Q: You have been identified with the New Economics stream of thinking for many years. Was this always an element of your work as a grass roots activist or did it evolve over the last 5 or 10 years
When one is committed to fighting poverty, it is inevitable that one must think of economics. As early as 1974, when I first started working with the adivasis of Singhbhum district in current Jharkhand, I was struck by the injustice and lopsided nature of trade. Adivasis were forced to sell their produce at a pittance – a tiny fraction of the market price. Two things that we tackled way back then were: one, stopping the flow of paddy out of the village, and two, trying to market linseed directly. This was my first experience of trying to take control of a local economy. But this was not something thought through. It was just a common sense reaction to gross injustice.

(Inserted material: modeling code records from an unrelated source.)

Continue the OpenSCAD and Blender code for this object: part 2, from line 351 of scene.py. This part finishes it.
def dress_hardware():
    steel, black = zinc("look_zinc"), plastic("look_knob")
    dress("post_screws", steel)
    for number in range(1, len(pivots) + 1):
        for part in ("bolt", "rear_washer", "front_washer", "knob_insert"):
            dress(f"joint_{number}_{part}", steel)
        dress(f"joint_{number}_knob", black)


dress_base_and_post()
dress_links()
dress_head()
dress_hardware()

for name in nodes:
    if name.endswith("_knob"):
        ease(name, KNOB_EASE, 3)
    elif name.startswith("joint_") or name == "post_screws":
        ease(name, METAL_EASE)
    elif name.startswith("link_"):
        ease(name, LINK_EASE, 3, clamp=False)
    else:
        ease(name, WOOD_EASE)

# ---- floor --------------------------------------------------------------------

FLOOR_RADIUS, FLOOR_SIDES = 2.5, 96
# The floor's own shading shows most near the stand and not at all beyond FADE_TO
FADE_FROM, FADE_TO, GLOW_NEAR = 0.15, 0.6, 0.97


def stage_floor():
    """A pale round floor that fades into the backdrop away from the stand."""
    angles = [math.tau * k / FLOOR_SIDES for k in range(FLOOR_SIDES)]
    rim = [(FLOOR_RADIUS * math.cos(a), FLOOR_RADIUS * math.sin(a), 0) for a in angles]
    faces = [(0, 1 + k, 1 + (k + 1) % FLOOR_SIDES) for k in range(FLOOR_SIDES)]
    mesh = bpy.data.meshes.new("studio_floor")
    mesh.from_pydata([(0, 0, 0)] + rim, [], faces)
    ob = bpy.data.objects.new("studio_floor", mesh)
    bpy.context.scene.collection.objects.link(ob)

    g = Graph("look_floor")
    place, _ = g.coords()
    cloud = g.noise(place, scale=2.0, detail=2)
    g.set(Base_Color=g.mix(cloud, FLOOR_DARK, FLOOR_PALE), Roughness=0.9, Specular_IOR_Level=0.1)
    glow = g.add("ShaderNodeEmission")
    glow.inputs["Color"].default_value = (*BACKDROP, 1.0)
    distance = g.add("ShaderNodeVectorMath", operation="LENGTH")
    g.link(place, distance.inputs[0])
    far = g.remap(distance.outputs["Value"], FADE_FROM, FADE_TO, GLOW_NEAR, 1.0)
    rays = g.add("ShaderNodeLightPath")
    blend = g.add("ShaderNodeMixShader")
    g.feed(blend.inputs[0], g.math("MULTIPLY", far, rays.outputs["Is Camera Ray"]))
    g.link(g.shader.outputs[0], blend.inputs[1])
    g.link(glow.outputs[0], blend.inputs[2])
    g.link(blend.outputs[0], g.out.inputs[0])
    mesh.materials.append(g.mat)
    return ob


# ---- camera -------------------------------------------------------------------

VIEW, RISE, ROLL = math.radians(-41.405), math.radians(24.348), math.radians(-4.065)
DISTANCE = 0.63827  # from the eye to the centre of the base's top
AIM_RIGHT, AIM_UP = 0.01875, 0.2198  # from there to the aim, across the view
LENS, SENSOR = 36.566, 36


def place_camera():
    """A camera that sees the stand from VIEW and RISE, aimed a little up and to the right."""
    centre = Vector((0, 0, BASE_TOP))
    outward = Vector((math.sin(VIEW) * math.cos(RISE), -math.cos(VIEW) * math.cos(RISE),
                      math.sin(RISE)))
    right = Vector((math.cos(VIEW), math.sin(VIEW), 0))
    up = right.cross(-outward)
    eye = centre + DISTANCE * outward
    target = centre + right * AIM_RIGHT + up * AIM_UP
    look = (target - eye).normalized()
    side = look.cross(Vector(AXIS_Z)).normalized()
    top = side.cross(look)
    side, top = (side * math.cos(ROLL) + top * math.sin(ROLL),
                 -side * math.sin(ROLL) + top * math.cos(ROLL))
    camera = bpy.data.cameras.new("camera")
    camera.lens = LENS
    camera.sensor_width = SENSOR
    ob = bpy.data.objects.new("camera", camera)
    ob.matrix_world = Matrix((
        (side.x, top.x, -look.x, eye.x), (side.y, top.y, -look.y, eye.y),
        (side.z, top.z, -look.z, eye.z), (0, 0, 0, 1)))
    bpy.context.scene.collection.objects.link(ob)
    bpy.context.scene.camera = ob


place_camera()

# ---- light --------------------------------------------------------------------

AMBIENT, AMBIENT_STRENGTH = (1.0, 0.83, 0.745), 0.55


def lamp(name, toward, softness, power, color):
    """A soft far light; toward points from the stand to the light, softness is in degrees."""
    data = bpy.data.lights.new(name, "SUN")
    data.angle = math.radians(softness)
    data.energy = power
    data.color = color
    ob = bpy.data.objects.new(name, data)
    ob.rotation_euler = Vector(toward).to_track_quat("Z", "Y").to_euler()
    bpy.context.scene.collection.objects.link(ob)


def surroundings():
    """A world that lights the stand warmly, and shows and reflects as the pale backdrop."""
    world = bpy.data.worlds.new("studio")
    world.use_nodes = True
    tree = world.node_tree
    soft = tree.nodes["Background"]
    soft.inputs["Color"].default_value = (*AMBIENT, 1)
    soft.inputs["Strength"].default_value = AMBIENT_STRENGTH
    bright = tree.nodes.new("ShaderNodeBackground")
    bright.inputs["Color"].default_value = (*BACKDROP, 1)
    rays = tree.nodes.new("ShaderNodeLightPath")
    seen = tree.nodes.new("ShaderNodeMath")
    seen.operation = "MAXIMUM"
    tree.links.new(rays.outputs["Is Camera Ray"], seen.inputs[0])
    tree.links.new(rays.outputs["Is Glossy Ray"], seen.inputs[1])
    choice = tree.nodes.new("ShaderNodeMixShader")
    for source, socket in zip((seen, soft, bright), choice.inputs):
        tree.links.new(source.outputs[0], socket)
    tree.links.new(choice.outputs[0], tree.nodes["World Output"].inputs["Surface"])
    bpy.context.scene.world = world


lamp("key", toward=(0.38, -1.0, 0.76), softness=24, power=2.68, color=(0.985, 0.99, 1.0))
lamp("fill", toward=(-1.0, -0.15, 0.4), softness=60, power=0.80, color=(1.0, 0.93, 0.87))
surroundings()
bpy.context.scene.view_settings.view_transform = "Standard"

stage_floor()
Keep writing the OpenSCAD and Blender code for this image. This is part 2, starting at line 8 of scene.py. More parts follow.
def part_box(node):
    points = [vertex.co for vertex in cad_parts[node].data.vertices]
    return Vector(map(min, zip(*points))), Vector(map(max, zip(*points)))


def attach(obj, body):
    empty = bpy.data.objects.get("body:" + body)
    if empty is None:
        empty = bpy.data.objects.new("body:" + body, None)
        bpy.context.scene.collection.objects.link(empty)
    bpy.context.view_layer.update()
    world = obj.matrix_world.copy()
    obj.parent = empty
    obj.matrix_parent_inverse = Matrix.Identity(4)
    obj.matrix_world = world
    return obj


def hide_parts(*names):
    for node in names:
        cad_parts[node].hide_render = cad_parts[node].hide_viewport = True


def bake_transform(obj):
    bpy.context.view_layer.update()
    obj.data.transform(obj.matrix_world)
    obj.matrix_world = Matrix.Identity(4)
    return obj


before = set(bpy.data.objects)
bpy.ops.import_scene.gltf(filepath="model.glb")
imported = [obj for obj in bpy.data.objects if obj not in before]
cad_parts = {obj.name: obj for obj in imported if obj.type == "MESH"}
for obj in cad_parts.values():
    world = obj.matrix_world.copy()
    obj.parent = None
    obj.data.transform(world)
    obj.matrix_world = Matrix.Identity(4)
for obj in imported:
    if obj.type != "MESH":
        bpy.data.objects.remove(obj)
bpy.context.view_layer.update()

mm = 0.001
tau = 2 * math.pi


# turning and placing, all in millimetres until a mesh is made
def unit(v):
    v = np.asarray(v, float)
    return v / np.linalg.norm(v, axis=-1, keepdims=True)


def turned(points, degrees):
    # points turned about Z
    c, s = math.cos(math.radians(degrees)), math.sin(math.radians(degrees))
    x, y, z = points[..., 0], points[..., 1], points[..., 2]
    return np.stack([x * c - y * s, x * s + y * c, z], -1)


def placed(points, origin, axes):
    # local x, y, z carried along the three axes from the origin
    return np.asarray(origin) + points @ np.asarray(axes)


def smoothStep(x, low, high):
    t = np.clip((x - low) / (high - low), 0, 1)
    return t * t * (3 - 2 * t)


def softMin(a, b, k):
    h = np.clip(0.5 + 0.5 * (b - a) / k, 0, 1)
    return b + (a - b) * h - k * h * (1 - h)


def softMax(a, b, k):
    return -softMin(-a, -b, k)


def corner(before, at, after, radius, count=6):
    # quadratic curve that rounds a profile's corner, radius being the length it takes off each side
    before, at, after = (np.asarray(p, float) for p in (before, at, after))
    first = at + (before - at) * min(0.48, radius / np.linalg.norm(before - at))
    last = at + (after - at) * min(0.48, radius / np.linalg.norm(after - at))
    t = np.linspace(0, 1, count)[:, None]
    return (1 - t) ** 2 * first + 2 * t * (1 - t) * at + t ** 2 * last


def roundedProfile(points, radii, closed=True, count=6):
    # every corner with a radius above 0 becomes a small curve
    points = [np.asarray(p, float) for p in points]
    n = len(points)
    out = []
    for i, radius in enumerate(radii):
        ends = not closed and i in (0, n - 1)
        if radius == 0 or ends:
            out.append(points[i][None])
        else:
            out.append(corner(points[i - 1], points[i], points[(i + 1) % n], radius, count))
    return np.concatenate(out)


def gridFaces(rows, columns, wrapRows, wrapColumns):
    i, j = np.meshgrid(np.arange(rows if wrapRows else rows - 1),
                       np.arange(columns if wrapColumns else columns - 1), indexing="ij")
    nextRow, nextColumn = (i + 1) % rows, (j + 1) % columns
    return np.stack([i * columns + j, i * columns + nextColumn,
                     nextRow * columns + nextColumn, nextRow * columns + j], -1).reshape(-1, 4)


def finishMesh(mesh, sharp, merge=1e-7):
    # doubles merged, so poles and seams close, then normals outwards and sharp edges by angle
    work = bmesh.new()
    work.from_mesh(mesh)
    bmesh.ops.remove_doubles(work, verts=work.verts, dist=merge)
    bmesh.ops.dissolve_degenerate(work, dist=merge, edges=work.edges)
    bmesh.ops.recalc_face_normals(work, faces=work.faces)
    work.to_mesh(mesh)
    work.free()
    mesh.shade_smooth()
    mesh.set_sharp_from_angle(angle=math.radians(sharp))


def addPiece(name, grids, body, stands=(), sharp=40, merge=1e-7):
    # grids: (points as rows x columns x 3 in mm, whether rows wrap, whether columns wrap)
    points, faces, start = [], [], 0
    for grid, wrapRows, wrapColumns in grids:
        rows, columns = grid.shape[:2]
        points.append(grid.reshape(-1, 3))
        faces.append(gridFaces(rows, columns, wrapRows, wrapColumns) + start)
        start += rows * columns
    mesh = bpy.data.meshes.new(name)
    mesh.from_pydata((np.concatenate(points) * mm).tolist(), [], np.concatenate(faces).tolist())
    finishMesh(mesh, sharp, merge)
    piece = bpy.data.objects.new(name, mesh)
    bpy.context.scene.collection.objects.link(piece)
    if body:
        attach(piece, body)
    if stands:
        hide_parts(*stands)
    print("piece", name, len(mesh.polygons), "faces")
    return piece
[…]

It was only in the early 90’s when India started down the path of globalization and liberalization that I started thinking more deeply about the relationship between local and global economies. With the collapse of the Soviet economy, captalism seemed here to stay. In Gudalur,we had launched an Adivasi land rights campaign in 1986, and in order to protect the newly reclaimed lands we had helped the adivasis plant tea on the land. This had a major impact on both the economy of the adivasis as well as the power relationship with dominant non-adivasi communities. However, we had catapulted the adivasis from a local wage economy into a global market economy.
This forced us to take a much larger view of the economy. Our involvement with the Fair Trade movement (we were selling our tea to a German Fair Trade organization) made us realize that, though well intentioned, Fair Trade did not have an understanding of the economy. It was narrowly focused on getting a better price. It did not look at the power relationships between labour and capital.
Trying to analyse and understand the dynamics between labour and capital, between producer and consumer, between a local economy and global economy is what put me in touch with the New Economics school of thought.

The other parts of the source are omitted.